= Antigone (wife of Peleus) =

Character in Greek mythology

The Greek mythological character of Antigone (/ænˈtɪɡəni/ ann-TIG-ə-nee; Greek: Ἀντιγόνη), was a Phthian princess who was the daughter of Eurytion, and the wife of Peleus. The meaning of the name is, as in the case of the masculine equivalent Antigonus, "worthy of one's parents" or "in place of one's parents".

== Mythology ==
Peleus was the son of Aeacus, king of the island of Aegina. Peleus and his brother Telamon killed their half-brother Phocus, possibly accidentally. To escape punishment they fled from Aegina. At Phthia, Peleus was purified by Eurytion, king of Phthia, and married Eurytion's daughter, Antigone.
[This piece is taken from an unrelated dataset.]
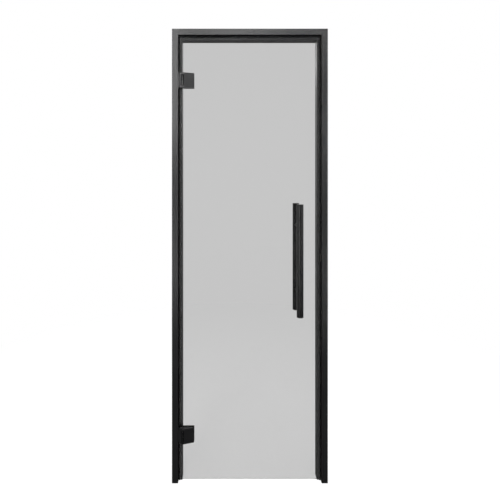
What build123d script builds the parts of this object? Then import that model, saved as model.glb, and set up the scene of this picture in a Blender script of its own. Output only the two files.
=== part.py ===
from build123d import *
from math import hypot
import os

# Frameless glass leaf in a black aluminium frame, hung on the left and opening towards the viewer.
# All sizes are in millimetres. The origin is at floor level, midway between the jambs, in the
# middle plane of the glass. +X runs from the hinges to the handle, +Y from the outside of the door
# to the inside, and +Z up.

# Frame
FRAME_WIDTH = 710.0
FRAME_HEIGHT = 2070.0
FRAME_DEPTH = 58.0
FACE_WIDTH = 28.0
REBATE_DEPTH = 20.0
STOP_WIDTH = 17.0
WALL = 2.0
EDGE_ROUND = 0.8

# Glass leaf
GLASS_THICKNESS = 8.0
GLASS_SETBACK = 6.0
REVEAL_GAP = 4.5
FLOOR_GAP = 15.0
ARRIS = 0.8
GLASS_HOLE_RADIUS = 7.0

# Seal groove in the stop, near the reveal, and the hollow seal in it
SEAL_REVEAL_DISTANCE = 4.25
GROOVE_MOUTH = 3.0
GROOVE_WIDTH = 6.0
GROOVE_DEPTH = 3.0
GROOVE_WALL = 1.5
SEAL_WIDTH = 7.0
SEAL_WALL = 0.9

# Corner cleats inside the mitres
CLEAT_ARM = 66.0
CLEAT_RIB = 4.0
CLEAT_FLANGE = 6.0
CLEAT_SCREW_DISTANCE = 56.0
CLEAT_SCREW_RADIUS = 2.5

# Holes and covers for fixing the jambs to a wall
FIXING_COUNT = 4
FIXING_FIRST_Z = 128.0
FIXING_LAST_FROM_TOP = 352.0
FIXING_HOLE_RADIUS = 3.25
ACCESS_HOLE_RADIUS = 5.0
COVER_RADIUS = 6.0
COVER_THICKNESS = 1.0

# Plugs in the feet of the jambs
PLUG_FLANGE = 2.0
PLUG_SPIGOT = 14.0

# Hinges
HINGE_HEIGHT = 67.5
LOWER_HINGE_Z = 218.75
UPPER_HINGE_FROM_TOP = 235.75
PLATE_WIDTH = 45.9
PLATE_THIN_END = 3.2
PLATE_ROUND = 1.2
REAR_PLATE_THICKNESS = 6.0
GASKET_THICKNESS = 1.0
GASKET_INSET = 0.6
BARREL_RADIUS = 7.75
BARREL_BACK_GAP = 0.5
BARREL_REVEAL_GAP = 4.0
SLOT_WIDTH = 7.6
LUG_HEIGHT = 9.0
PIN_RADIUS = 4.0
PIN_RECESS = 1.0
BUSH_WALL = 1.5
BUSH_FLANGE_RADIUS = 7.0
BUSH_FLANGE = 1.0
BUSH_LENGTH = 12.0
AXIAL_PLAY = 0.25
BRACKET_THICKNESS = 3.0
BRACKET_WEB = 7.0
BRACKET_SCREW_EDGE = 9.0
BACKING_THICKNESS = 4.0
CLAMP_SCREW_EDGE = 14.0
CLAMP_SCREW_INSET = 17.0
CLAMP_SCREW_LENGTH = 21.0

# Handle
HANDLE_LENGTH = 500.0
HANDLE_RADIUS = 15.0
HANDLE_WALL = 2.0
HANDLE_CENTRES = 300.0
HANDLE_MIDDLE_Z = 1022.0
HANDLE_EDGE_DISTANCE = 102.3
HANDLE_STANDOFF = 47.0
CAP_FLANGE = 3.0
CAP_SPIGOT = 9.0
POST_RADIUS = 8.0
STUD_RADIUS = 4.0
STUD_ENGAGEMENT = 12.0
WASHER_RADIUS = 10.0
WASHER_THICKNESS = 1.0
GRUB_RADIUS = 2.0
GRUB_DISTANCE = 6.0

# Catch: two magnets in the strike jamb and a steel strip on the edge of the glass
CATCH_Z = 1024.0
CATCH_FLANGE = 2.0
CATCH_HEIGHT = 32.0
CATCH_WIDTH = 11.0
CATCH_BODY_HEIGHT = 24.0
CATCH_BODY_WIDTH = 8.0
CATCH_BODY_DEPTH = 14.0
MAGNET_RADIUS = 3.0
MAGNET_LENGTH = 10.0
MAGNET_SPACING = 13.0
STRIKE_THICKNESS = 1.2
STRIKE_WIDTH = 7.0

# Countersunk screws: shank radius, head radius and head depth
M5 = {"shank": 2.5, "head": 4.6, "sink": 2.0}
M6 = {"shank": 3.0, "head": 5.6, "sink": 2.6}

# Clearances
SLIP = 0.3
FIT = 0.05
SEAL_TOUCH = 0.3

# Places that follow from the sizes above
FRONT_Y = -(GLASS_THICKNESS / 2 + GLASS_SETBACK)
STOP_Y = FRONT_Y + REBATE_DEPTH
GLASS_FRONT_Y = -GLASS_THICKNESS / 2
GLASS_BACK_Y = GLASS_THICKNESS / 2
SECTION_WIDTH = FACE_WIDTH + STOP_WIDTH
OUTER_X = FRAME_WIDTH / 2
REVEAL_X = OUTER_X - FACE_WIDTH
GLASS_EDGE_X = REVEAL_X - REVEAL_GAP
GLASS_TOP_Z = FRAME_HEIGHT - FACE_WIDTH - REVEAL_GAP
SEAL_U = FACE_WIDTH + SEAL_REVEAL_DISTANCE
REVEAL_MIDDLE_Y = (FRONT_Y + STOP_Y) / 2

PLATE_FACE_Y = GLASS_FRONT_Y - GASKET_THICKNESS
REAR_FACE_Y = GLASS_BACK_Y + GASKET_THICKNESS
PIN_X = -REVEAL_X + BARREL_REVEAL_GAP + BARREL_RADIUS
PIN_Y = PLATE_FACE_Y - BARREL_BACK_GAP - BARREL_RADIUS
PLATE_START_X = PIN_X + BARREL_RADIUS + SLOT_WIDTH
PLATE_END_X = PLATE_START_X + PLATE_WIDTH
REAR_START_X = PIN_X + BARREL_RADIUS
KNUCKLE_HEIGHT = HINGE_HEIGHT - 2 * (LUG_HEIGHT + BUSH_FLANGE + AXIAL_PLAY)
BUSH_RADIUS = PIN_RADIUS + FIT + BUSH_WALL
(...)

Peleus and Antigone had a daughter, Polydora who became the mother of Menesthius by the river god Spercheus.

During the hunt for the Calydonian Boar, Peleus accidentally killed Eurytion and fled Phthia. Arriving in Iolcus, Peleus was purified of the murder of Eurytion by Acastus, the king of Iolcus.

Acastus' wife, Astydamia, made amorous advances to Peleus, which he rejected. Bitter, she sent a message to Antigone falsely accusing Peleus of infidelity, whereupon Antigone hanged herself.